El Reino anunciado por Jesús es ahora su misma persona. La plenitud del Reino ha llegado a nosotros. Lo que el hombre no podía, ni puede, alcanzar por sí mismo, se le hace ahora don por el poder y el amor del Padre. En la humanidad resucitada de Jesucristo las promesas se han hecho primicias.

Entrar en este dinamismo pascual nos obliga a despojarnos de preocupaciones, a superar una fe reducida a bagaje cultural y devociones para juntar el núcleo de la vida cristiana. Y este núcleo no es otro que el reconocimiento creyente de la presencia de Jesucristo y el seguimiento de sus pasos fascinados por su mirada y su palabra. ¿Nos seduce Jesucristo, muerto y resucitado? ¿Somos capaces de organizar nuestra vida desde la fe en su persona, con la certeza de que, a pesar de tanta muerte (odio, egoísmo, injusticia…) como hay en el mundo, ya poseemos definitivamente la vida nueva?

Comunión liberadora

La finalidad última de la muerte y resurrección de Jesús somos nosotros. “Por nosotros los hombres y por nuestra salvación bajó del cielo”. La cruz como debilidad-exaltación es la señal del amor salvador de Dios. Un amor tal que nos entrega a su propio Hijo. (Jn. 3, 16; Rom. 8, 32), probado en todo igual que nosotros hasta la muerte para liberarnos de nuestras esclavitudes y darnos la libertad del Espíritu.

Dios se da hasta hacerse El mismo, el hambriento, el desnudo, el abandonado. Allí donde los hombres sufren, Dios sufre con ellos.

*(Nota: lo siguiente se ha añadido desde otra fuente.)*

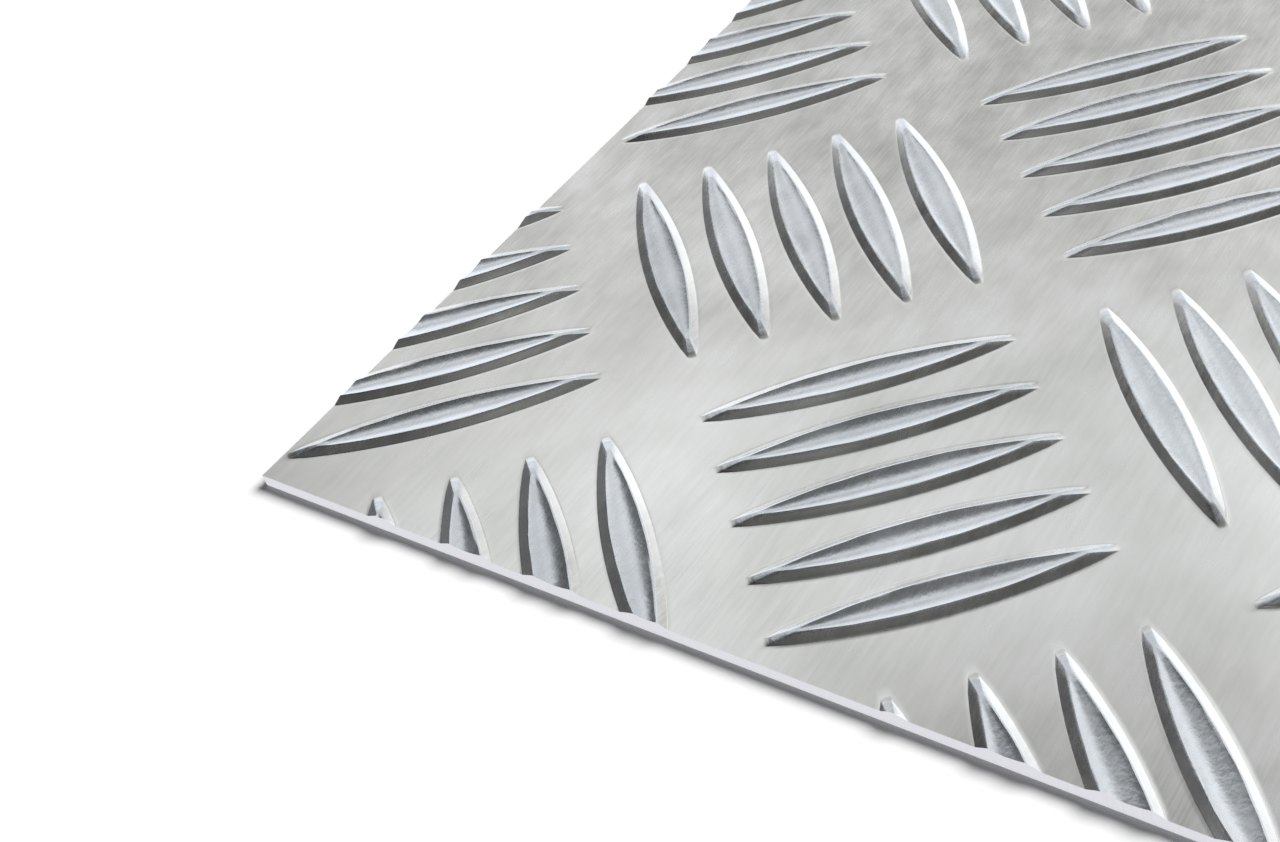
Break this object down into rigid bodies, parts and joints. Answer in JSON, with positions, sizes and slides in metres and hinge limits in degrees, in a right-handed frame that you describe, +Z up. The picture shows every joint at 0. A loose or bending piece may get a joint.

La cruz es así puesta en la línea del amor que comparte y libera. Entrar en la Pascua de Jesús es vivir un proceso de amor solidario y liberador. El cristianismo no puede amar desde el distanciamiento sino desde la proximidad. Para que la liberación no sea ni aparezca como dominio o utilización ha de realizarse desde un amor que se encarna en la situación inhumana para pujar desde dentro como fermento.

Esta com-pasión y comunión da sentido al anonadamiento porque lo hace expresión del amor y condición indispensable para el servicio.